New Hampshire Republicans Support Commonsense Measure, SCOTUS to Decide on Similar Measure this Month

The US Supreme Court is expected to rule on the constitutionality of a 35-foot protest free zone outside Massachusetts family planning clinics later this month in the case of McCullen v. Coakley. The decision on whether state or local governments can enforce buffer zones to prevent harassment and violence could affect the state’s ability to reasonably balance free speech and public safety.
Long time anti-choice protester Eleanor McCullen, who is bringing the lawsuit, argues the buffer zone violates her First Amendment rights by restricting speech based on its content. Supporters of the law, however, liken the buffer zone to similar buffer zones around funerals, polling places, political conventions, and even the Supreme Court. Both sides have questioned how difficult it is to differentiate between people who want to peaceably protest and those who intend to be violent. Even so, law enforcement authorities describe the situation outside many family planning clinics as chaotic, arguing restrictions are warranted to prevent violence and disruptions such as the killing of two clinic employees in Massachusetts in 1994 that first prompted the law.

In 2000, the court upheld Colorado’s 8-foot floating buffer zone around individuals to protect clinic patients and staff. During oral arguments for McCullen v. Coakley, Justice Elena Kagan specifically questioned the size of Massachusetts’ larger buffer zone, which was increased to 35 feet after anti-choice protesters resorted to filming and touching patients as they entered clinics and blocking access to parking garages. The court may decide to reverse the Colorado decision entirely or rule specifically on the permissibility of the size of Massachusetts’ buffer zone.

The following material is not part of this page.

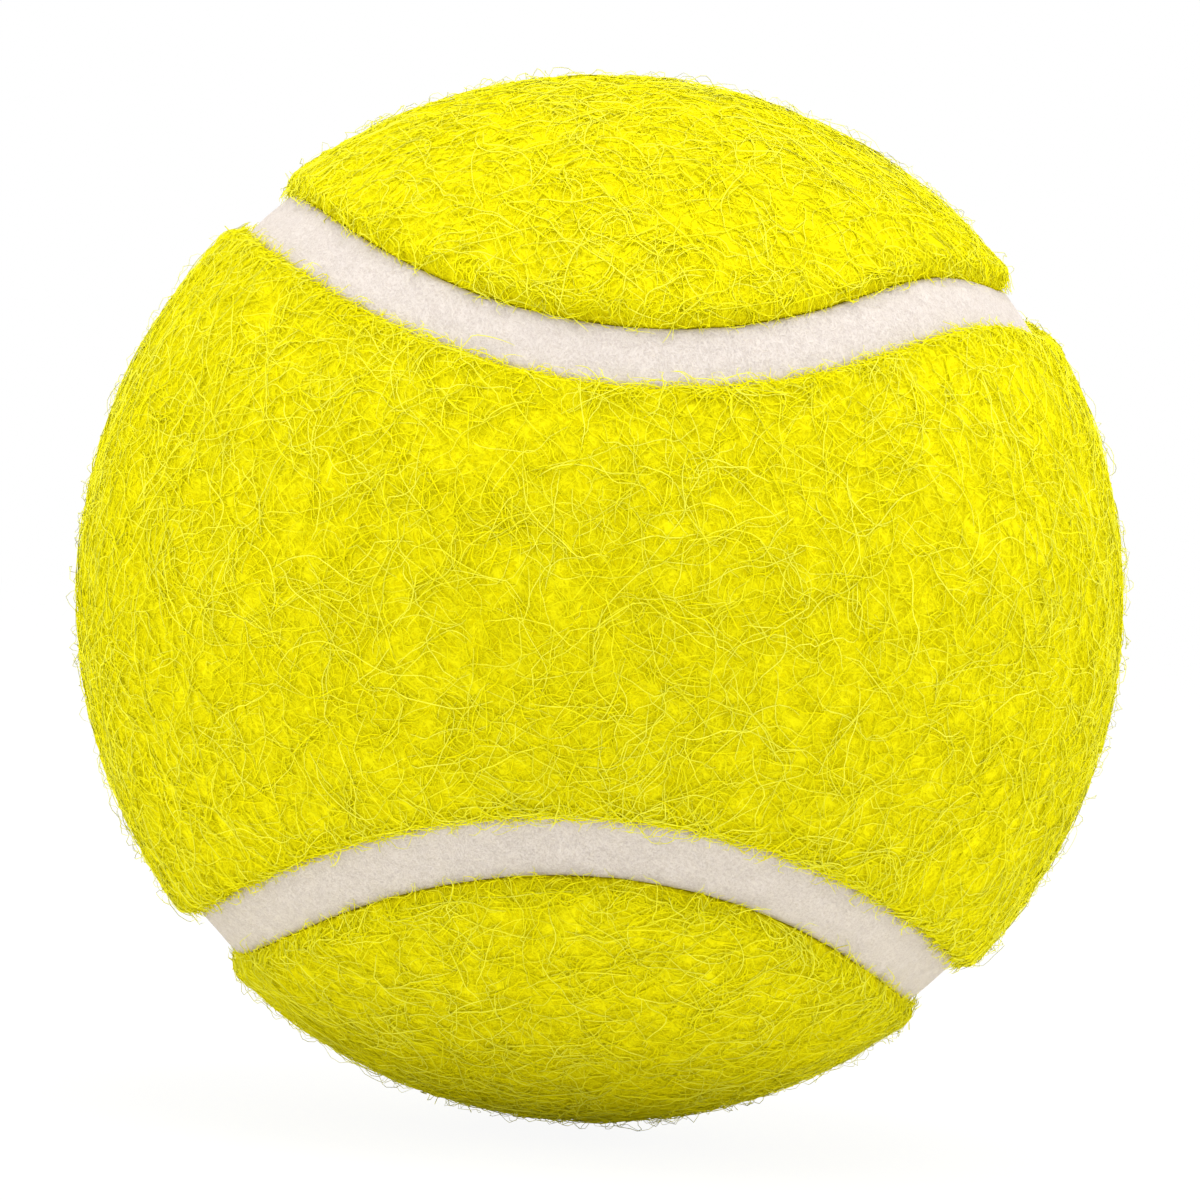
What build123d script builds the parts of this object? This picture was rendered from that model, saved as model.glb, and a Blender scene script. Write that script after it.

Nevertheless, New Hampshire has chosen not to wait for the Supreme Court’s ruling on the subject. Mainstream Republicans in New Hampshire passed a pro-choice bill allowing reproductive health clinics to set buffer zones of up to 25 feet around their entrances to protect patients from anti-choice protesters. Gov. Mary Hassan will sign that bill into law Tuesday. Four Republican state Senators, including Republican Senate Majority Leader Jeb Bradley, and 13 Republicans in the state House voted in favor of this commonsense measure that protects patients seeking legal medical services from harassment, intimidation, and possible escalation to violence. New Hampshire’s Real Republican lawmakers continue to show they support women and the Republican values of individual liberty and personal responsibility.